As an American resident of Florence and as a former jewelry designer and maker, I have long been curious about the idea of engaging your hands and mind as a way to connect with the city. The week after my first visit to Alchimia, I tied on one of the school’s black aprons and sat down at a bench so that Ms. Boieri, now with five students and one journalist in the class, could give me step-by-step instructions for the square-wire bracelet I hoped to produce.
Alchimia means “alchemy” in Italian, and it was clear that in a week here, students had undergone their own transmutation. Ms. Helberg, sitting to my left, had progressed from a novice to someone proficient in handling a saw and soldering; she was confidently fusing the final links of her puzzle necklace.
On my right was Ms. Meukens, wearing the sinuous teardrop earrings she had completed. She drew original designs based on concept words — asymmetric, geometric — that she devised at the behest of the instructor beforehand.
“I’ve been too digital. It’s good to be more manual.” she said. “I don’t look at things the same way anymore.”
Alchimia provides students with brass and copper to work with, but I had brought an outmoded gold bracelet from one of my grandmothers that needed a new purpose.
With a torch, I melted it into a roiling sun-colored bubble of liquid metal, then poured that into an ingot mold to form a caterpillar of gold that I reshaped, cranking it by hand through a rolling mill and yanking it through the square holes of a wire plate.

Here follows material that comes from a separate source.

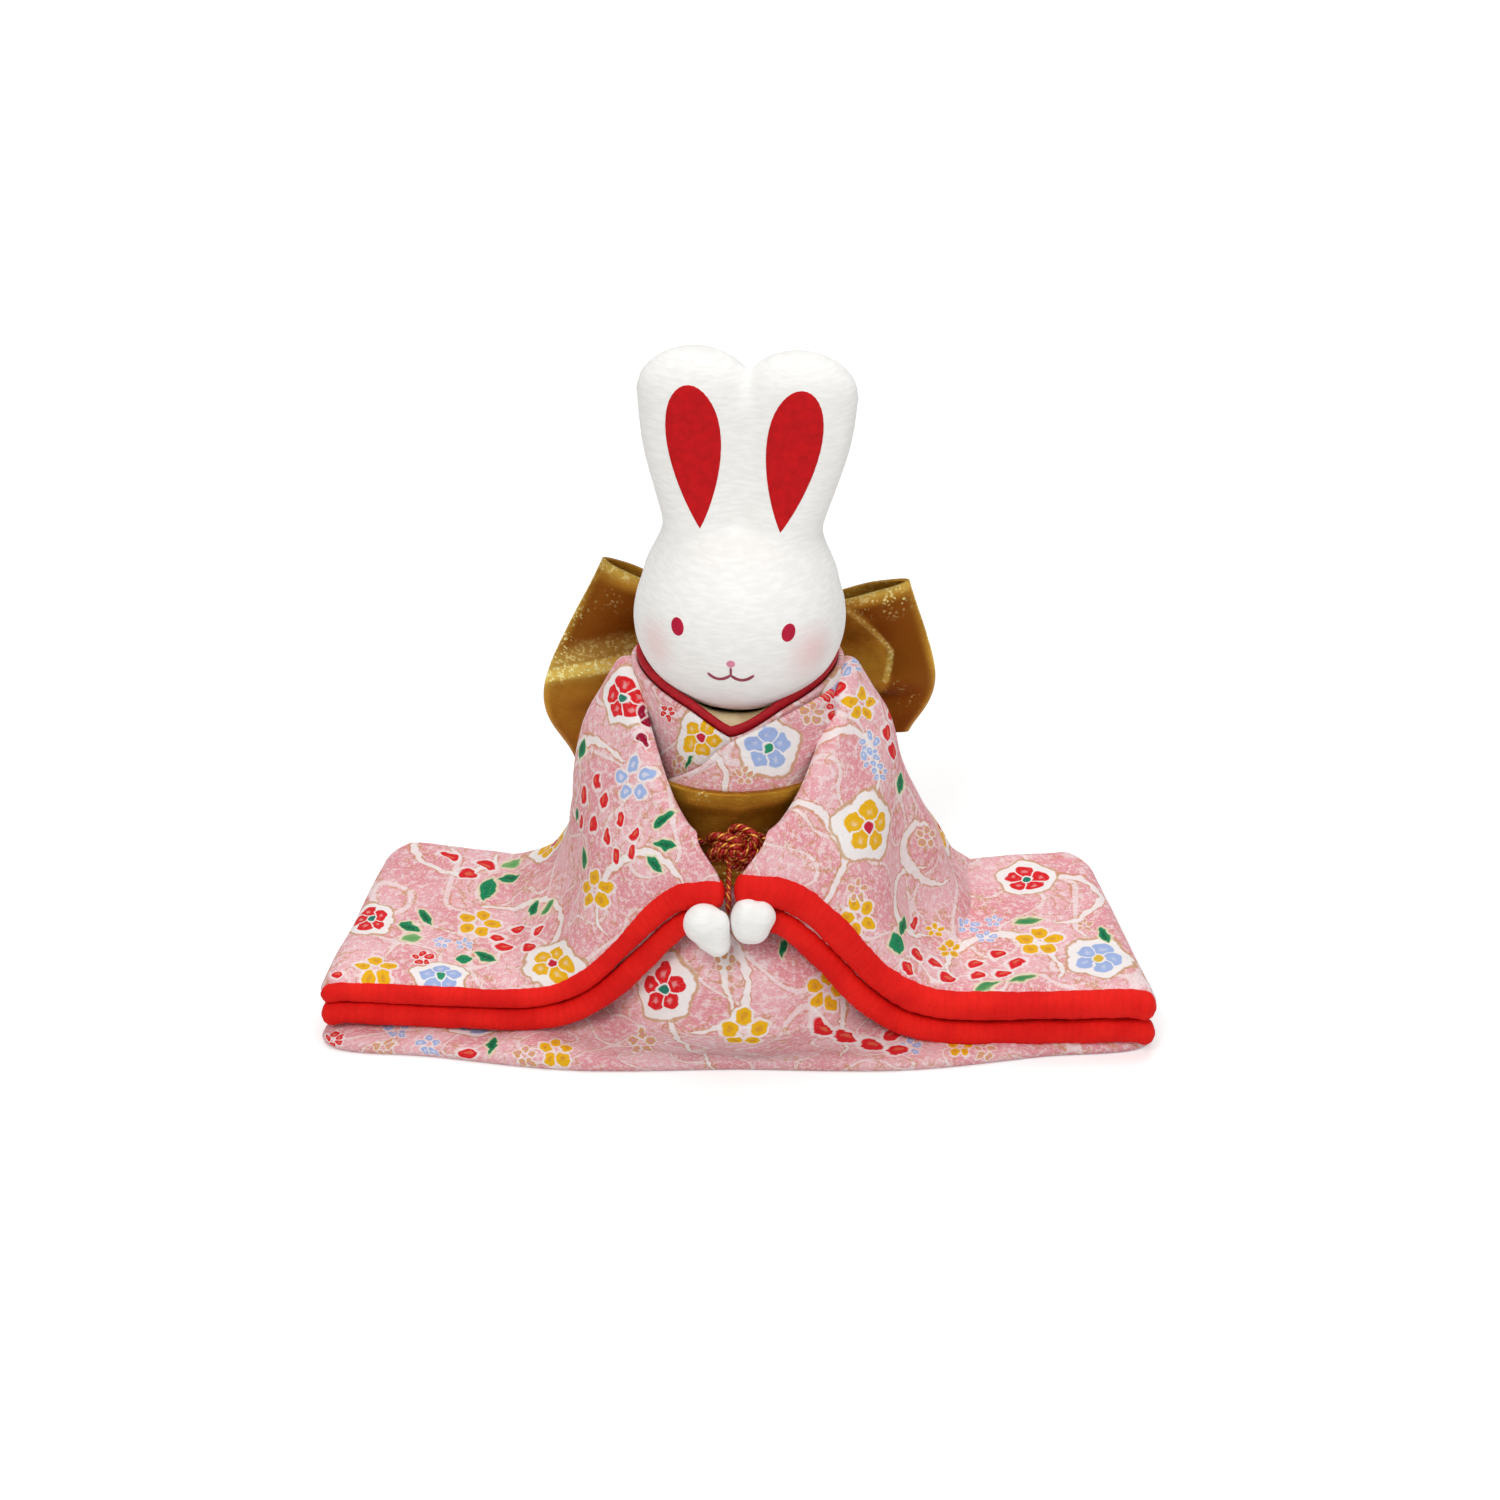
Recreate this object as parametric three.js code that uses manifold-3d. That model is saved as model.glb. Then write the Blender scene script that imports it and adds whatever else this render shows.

Eventually the caterpillar became a foot-long piece of square gold wire as slender and springy as a daisy stem. “Metal is magic,” Ms. Boieri said. “And you can morph it with your hands if you learn its techniques.”
A decade had passed since I’d last taken a mallet to metal, but I hammered my grandmother’s refashioned gold into its final bracelet shape, and did my part to bring back the reverberating clangs of the San Frediano neighborhood — the old artisan spirit of Florence alive in my head.